Dataset section
+ + +
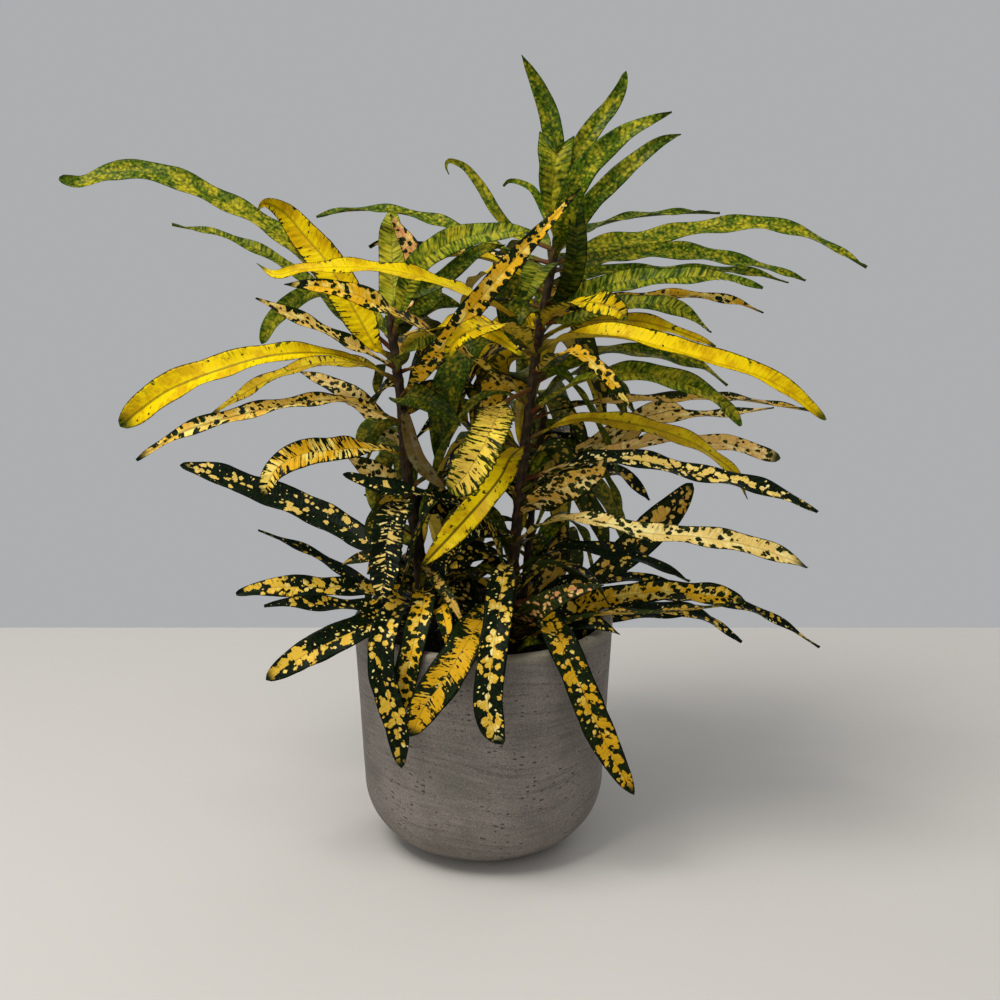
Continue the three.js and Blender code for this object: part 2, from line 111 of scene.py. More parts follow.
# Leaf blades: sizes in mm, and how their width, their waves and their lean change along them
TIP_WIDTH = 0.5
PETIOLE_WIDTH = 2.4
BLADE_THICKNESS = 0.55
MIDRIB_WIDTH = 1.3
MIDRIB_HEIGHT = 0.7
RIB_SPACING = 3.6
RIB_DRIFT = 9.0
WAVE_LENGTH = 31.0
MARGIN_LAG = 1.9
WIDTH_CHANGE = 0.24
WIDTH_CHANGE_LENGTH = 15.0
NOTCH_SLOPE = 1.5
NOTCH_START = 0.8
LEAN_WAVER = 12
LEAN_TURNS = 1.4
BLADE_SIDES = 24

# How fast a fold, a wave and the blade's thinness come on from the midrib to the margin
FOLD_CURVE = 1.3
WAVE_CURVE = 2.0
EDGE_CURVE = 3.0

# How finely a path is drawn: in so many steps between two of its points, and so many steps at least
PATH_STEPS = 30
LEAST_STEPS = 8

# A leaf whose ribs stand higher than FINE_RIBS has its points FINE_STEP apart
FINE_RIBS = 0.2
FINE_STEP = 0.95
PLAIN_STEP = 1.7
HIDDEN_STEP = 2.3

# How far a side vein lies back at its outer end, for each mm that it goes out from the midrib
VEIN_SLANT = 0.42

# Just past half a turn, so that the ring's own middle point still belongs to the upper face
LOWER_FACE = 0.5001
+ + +
Work to be completed
Give back the whole listing exactly as it reads.

Task answer
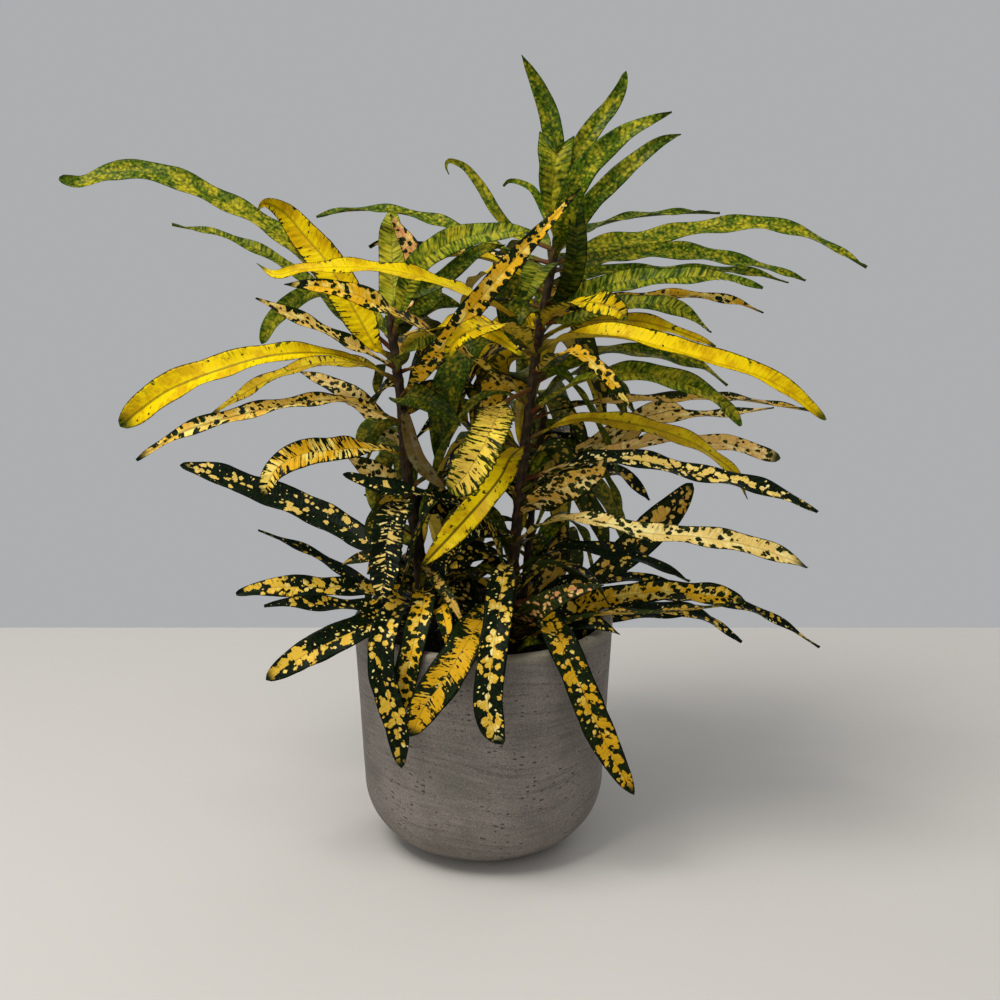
Continue the three.js and Blender code for this object: part 2, from line 111 of scene.py. More parts follow.
# Leaf blades: sizes in mm, and how their width, their waves and their lean change along them
TIP_WIDTH = 0.5
PETIOLE_WIDTH = 2.4
BLADE_THICKNESS = 0.55
MIDRIB_WIDTH = 1.3
MIDRIB_HEIGHT = 0.7
RIB_SPACING = 3.6
RIB_DRIFT = 9.0
WAVE_LENGTH = 31.0
MARGIN_LAG = 1.9
WIDTH_CHANGE = 0.24
WIDTH_CHANGE_LENGTH = 15.0
NOTCH_SLOPE = 1.5
NOTCH_START = 0.8
LEAN_WAVER = 12
LEAN_TURNS = 1.4
BLADE_SIDES = 24

# How fast a fold, a wave and the blade's thinness come on from the midrib to the margin
FOLD_CURVE = 1.3
WAVE_CURVE = 2.0
EDGE_CURVE = 3.0

# How finely a path is drawn: in so many steps between two of its points, and so many steps at least
PATH_STEPS = 30
LEAST_STEPS = 8

# A leaf whose ribs stand higher than FINE_RIBS has its points FINE_STEP apart
FINE_RIBS = 0.2
FINE_STEP = 0.95
PLAIN_STEP = 1.7
HIDDEN_STEP = 2.3

# How far a side vein lies back at its outer end, for each mm that it goes out from the midrib
VEIN_SLANT = 0.42

# Just past half a turn, so that the ring's own middle point still belongs to the upper face
LOWER_FACE = 0.5001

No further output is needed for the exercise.